Claudia Cardinale’s jewels head to Christie’s Paris sale
Claudia Cardinale’s Bulgari Serpenti watch and signed Cartier, Buccellati and Bulgari jewels will headline Christie’s Paris, with part of proceeds aiding her foundation.

Twenty pieces from Claudia Cardinale’s personal collection are heading to Christie’s Paris, and the sale is built on two forces that always draw serious bidders: a name everyone recognizes and jewels with a maker’s signature. The group includes her Bulgari Serpenti watch, cabochon-ruby, star-sapphire and emerald rings, plus Buccellati floral brooches and a butterfly brooch, all of them chosen, cherished and worn by Cardinale. The auction lands just after a Cannes Film Festival tribute to the actor and 65 years after her first red-carpet appearance in 1961.
That timing matters because Cardinale’s jewels do more than carry celebrity provenance. They sit at the meeting point of cinema history, midcentury Italian glamour and house heritage, with Bulgari, Cartier and Buccellati all represented in the collection. In the vintage market, a signed jewel already has an advantage over an unsigned comparable piece. Add a documented owner whose image is tied to European film culture, and the object gains another layer of collectibility that can move it well beyond its metal weight or gem content.

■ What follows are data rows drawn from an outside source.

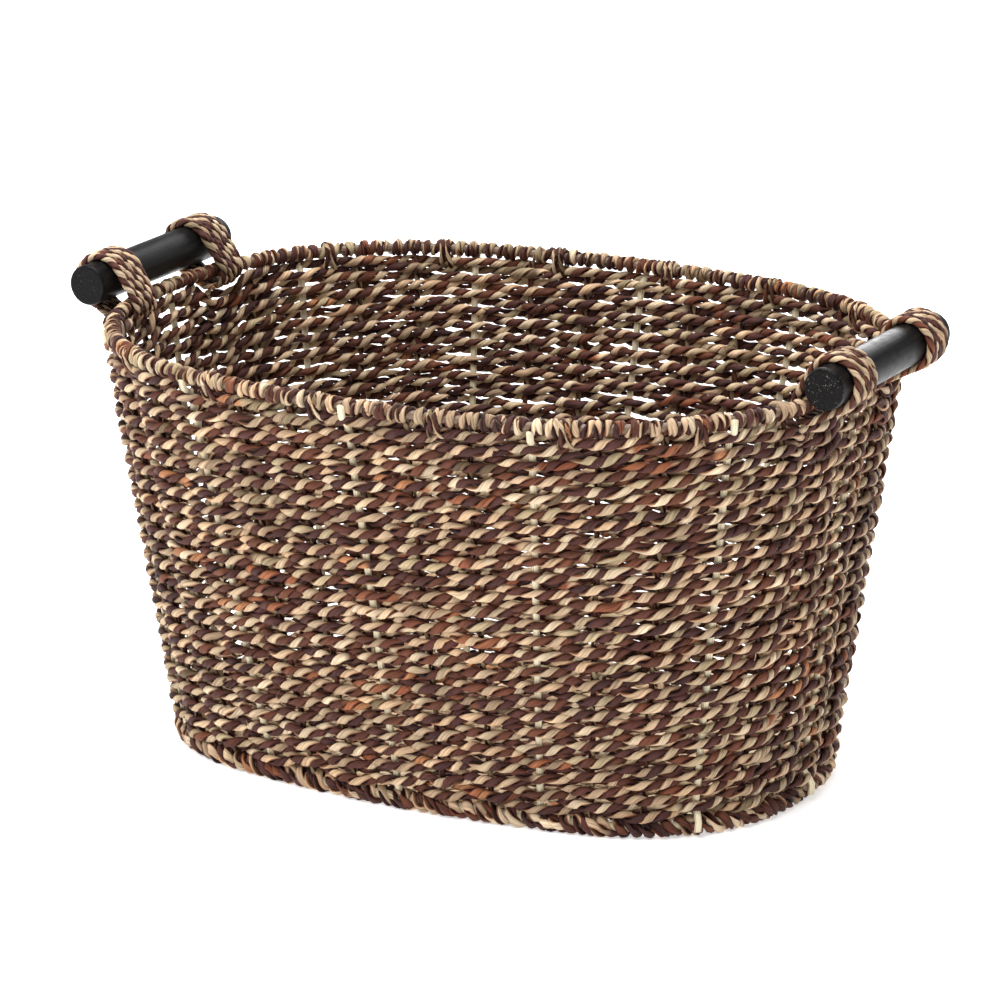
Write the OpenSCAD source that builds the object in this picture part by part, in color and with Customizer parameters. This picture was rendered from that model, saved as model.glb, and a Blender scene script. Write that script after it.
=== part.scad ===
// Oval storage basket woven from two-ply seagrass cord over upright stakes,
// with a wrapped rim, a wrapped foot and two turned wooden bar handles, each
// hung from the rim by two rope loops.
// The origin is on the floor, under the middle of the basket. X runs along
// the basket, from one handle to the other, and Z is up.

/* [Basket] */
// Length of the rim between the middles of its two ends
rim_length = 481; // [450:1:520]
// Width of the rim between the middles of its two sides
rim_width = 380; // [360:1:400]
// Length of the foot between the middles of its two ends
foot_length = 412; // [390:1:430]
// Width of the foot between the middles of its two sides
foot_width = 258; // [245:1:275]
// Height of the middle of the rim above the floor
rim_height = 267; // [240:1:300]
// Radius of the rim's corners, seen from above
rim_corner = 161; // [150:1:170]
// Radius of the foot's corners, seen from above
foot_corner = 101; // [92:1:110]

/* [Weave] */
// Number of upright stakes round the wall
stake_count = 36; // [36]
// Every how many stakes one is a smooth pale cane
cane_every = 3; // [3]
// Thickness of the woven wall
wall_thick = 12; // [10:0.5:14]
// Diameter of a cane stake
cane_d = 4.4; // [3.5:0.1:5]
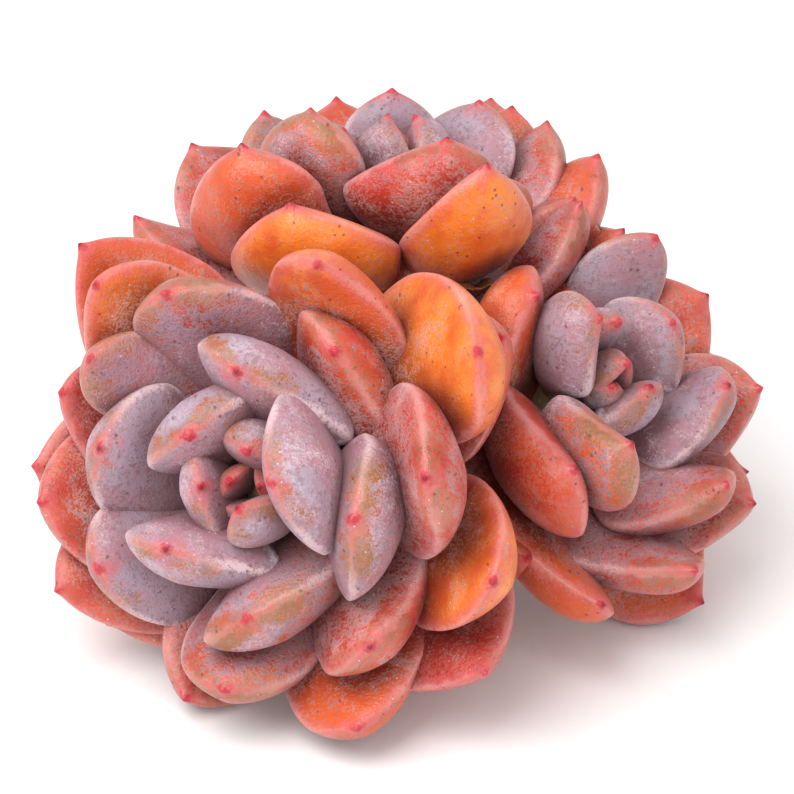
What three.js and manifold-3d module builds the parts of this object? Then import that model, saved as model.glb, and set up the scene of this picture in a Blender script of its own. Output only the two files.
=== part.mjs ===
// A clump of three succulent rosettes on one short branched stem, as picked, lying on a surface.
// Millimetres and degrees, +Z up. The origin is the middle of the stem's flat cut.
import * as THREE from "three";
import { mergeVertices } from "three/addons/utils/BufferGeometryUtils.js";
import Module from "manifold-3d";

// Fits and mesh fineness
const GAP = 0.35;
const LEAF_SIDES = 8;
const STATIONS = [0, 0.05, 0.3, 0.54, 0.75, 0.91, 1];
const MIDLINE_STEPS = 40;
const ROUND_SIDES = 12;
const FLOOR_BOX = 400;

// Leaf form at whole levels of a rosette, from the bud (0) out to the lowest whorl (5).
// radius and height place the leaf's root, rise and curl steer its midline, pointed goes from
// a blunt end to an ogive, face is the share of the thickness above the midline.
const LEVELS = [
  { radius: 1.5, height: 15, width: 10, thick: 5, rise: 75, curl: 15, pointed: 0.7, face: 0.3 },
  { radius: 3, height: 12, width: 20, thick: 10, rise: 55, curl: 52, pointed: 0.35, face: 0.4 },
  { radius: 5, height: 8, width: 26.5, thick: 13, rise: 30, curl: 64, pointed: 0.15, face: 0.42 },
  { radius: 7, height: 4, width: 29, thick: 13, rise: 6, curl: 70, pointed: 0.2, face: 0.38 },
  { radius: 8, height: 0, width: 31, thick: 12.5, rise: -4, curl: 62, pointed: 0.5, face: 0.3 },
  { radius: 8, height: -4, width: 30, thick: 10.5, rise: -14, curl: 46, pointed: 0.8, face: 0.25 },
];
const INNER_LEVEL = 2.6;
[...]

The pieces likely to attract the strongest attention are the ones that combine recognizability with wearability. The Serpenti watch is the obvious headline lot, because Bulgari’s serpent motif remains one of the house’s most durable signatures. The cabochon-ruby, star-sapphire and emerald rings should also travel well with bidders who prize bold stones and clear period character. Buccellati’s floral language, seen here in a rose, a sunflower and a butterfly brooch, offers a different kind of appeal, with decorative craftsmanship that feels distinctly Italian and unmistakably collectible.

Christie’s has placed the sale within its Joaillerie Paris online auction, running from June 19 to 26, 2026. The collection will be exhibited at Christie’s in Paris during the same window, following viewings in Geneva from May 7 to 13. A portion of the proceeds will go to the Fondazione Claudia Cardinale, established with Claudia Squitieri to support contemporary audiovisual creation, with a particular focus on empowering women artists.

Christie’s is not selling these jewels simply as star memorabilia. It is selling a documented cultural archive, one that joins film, fashion and goldsmithing in a single frame. In a market that still rewards signed stones and storied ownership, Cardinale’s collection has the ingredients to turn provenance into premium.